Я знал только одну его музу, как часто любят говорить, кому он посвятил довольно большое по своим размерам стихотворение «Мая каханая — зіма», пронизанное нежными чувствами, музыкой в каждой строке, ощущением необычной любви, наполненной внутренним светом: «Мая каханая — зіма», // Любіць другую не сумею. // Я па табе іду, зямля, // Абняўшы русую завею. // Яна харошая ў мяне. // Яна — і сонца, і марозы. // Прамень каханую кране — // Мая каханая у слёзы». Эту стыдливую с виду, не жадную на чернявость глаз и едва притаенную и таинственную улыбку «Г. Ц.» я часто встречал. И тогда, когда она была еще студенткой, и когда работала в отделе писем в редакции «Бярозка» и «Піянер Беларусі». За Анатолем я не замечал (может, потому, что не очень приглядывался, не интересовался их взаимоотношениями) особенного ухаживания за ней, а Галя не прятала своей симпатии к нему, даже некой близости, стараясь лишний раз во время рабочего дня показаться ему на глаза, заглянуть в его кабинет. Может, ошибаюсь, но, как мне кажется, несмотря на «ячменнасць» характера и неуравновешенность, не такую уже броскую и притягательную внешность, Анатоль вниманием девушек и женщин не был обделен. Ни в студенческие годы, ни где-то «на стороне».
Уверен, были у него знакомства, встречи, свидания с женщинами, быть может, нередкие и случайные, но судя по всему, они оставались только встречами и свиданиями (как с теми же Анфисой и Галей), — далеко не заходили.

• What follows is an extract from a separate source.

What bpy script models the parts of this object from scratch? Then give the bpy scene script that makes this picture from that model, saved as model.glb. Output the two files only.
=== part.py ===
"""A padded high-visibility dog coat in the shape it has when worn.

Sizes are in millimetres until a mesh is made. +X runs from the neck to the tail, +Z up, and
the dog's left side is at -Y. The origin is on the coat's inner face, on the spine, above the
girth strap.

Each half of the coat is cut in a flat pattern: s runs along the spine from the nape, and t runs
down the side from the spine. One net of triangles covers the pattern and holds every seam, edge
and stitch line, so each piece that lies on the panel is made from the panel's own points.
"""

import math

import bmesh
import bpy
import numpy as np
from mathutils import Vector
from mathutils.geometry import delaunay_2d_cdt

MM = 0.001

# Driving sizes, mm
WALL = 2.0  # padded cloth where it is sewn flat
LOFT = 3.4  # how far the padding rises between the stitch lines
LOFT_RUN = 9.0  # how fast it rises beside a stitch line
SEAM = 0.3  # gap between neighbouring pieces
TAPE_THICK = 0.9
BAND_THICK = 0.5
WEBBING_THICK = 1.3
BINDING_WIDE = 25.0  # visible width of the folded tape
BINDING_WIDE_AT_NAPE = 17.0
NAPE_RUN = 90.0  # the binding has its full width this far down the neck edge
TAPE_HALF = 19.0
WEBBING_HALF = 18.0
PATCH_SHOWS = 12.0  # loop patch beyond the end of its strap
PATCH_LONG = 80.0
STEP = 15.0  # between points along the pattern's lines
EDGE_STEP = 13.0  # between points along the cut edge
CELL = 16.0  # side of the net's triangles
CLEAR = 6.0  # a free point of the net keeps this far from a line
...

Почему? Думаю, в каждом случае он сам, как никто другой, прекрасно понимал: его избраннице с ним будет ой как нелегко и несладко уживаться, постигать прозу семейной жизни, учиться терпению, подстраиваться под его характер и поэтическую одержимость, сохранять в доме лад и согласие, а там наверняка и отцовские заботы о себе напомнят. Так зачем лишний раз обнадеживать, может, даже обречь на несчастье. Лучше всего разойтись.
Как удалось не разминуться с будущей женой Валей, как отважился на женитьбу с ней, я не знаю. Да и не допытывался ни у него, ни у нее. потом уже Валя рассказывала мне, раз за разом поднося платок к припухшим от слез глазам: «Приняла на ночь снотворное, чтобы хоть немного поспать, не слышать Толиных страданий от боли в голове, а под утро проснулась, протянула руку к нему, притихшему, думала, что наконец-то отпустило, уснул, а он уже холодный рядом лежит. Теперь ругаю себя: ну зачем я приняла те таблетки? Может, он хотел что сказать мне, да не успел?»
Как бы там ни складывалось в его личной жизни, Анатоль Сербантович с теплотой и уважением относился к женскому образу. И в этом нет ничего удивительного — в его представлении и понимании образ женщины (любимой и нелюбимой) всегда отождествлялся с образом матери. Не могу не согласиться с утверждением, высказанным Сергеем Ковалевым в предисловии к сборнику «Жаваранак у зеніце», где критик, по-моему, точно заметил: «Настоящее чувство в его поэзию принес образ матери. И именно любовь и благодарность к матери стали первыми настоящими кирпичами в здании его поэзии. Образ матери воспитал в нем поэта, как сама мать воспитала в нем человека. А потом образ сестры, например, хирургической сестры из прекрасного и доброго стихотворения «Хірургічная сястра». Интересно: глубокое уважение к человеку пришло в его поэзию только вместе с уважением к женщине, и в первую очередь к женщине-матери и женщине-сестре.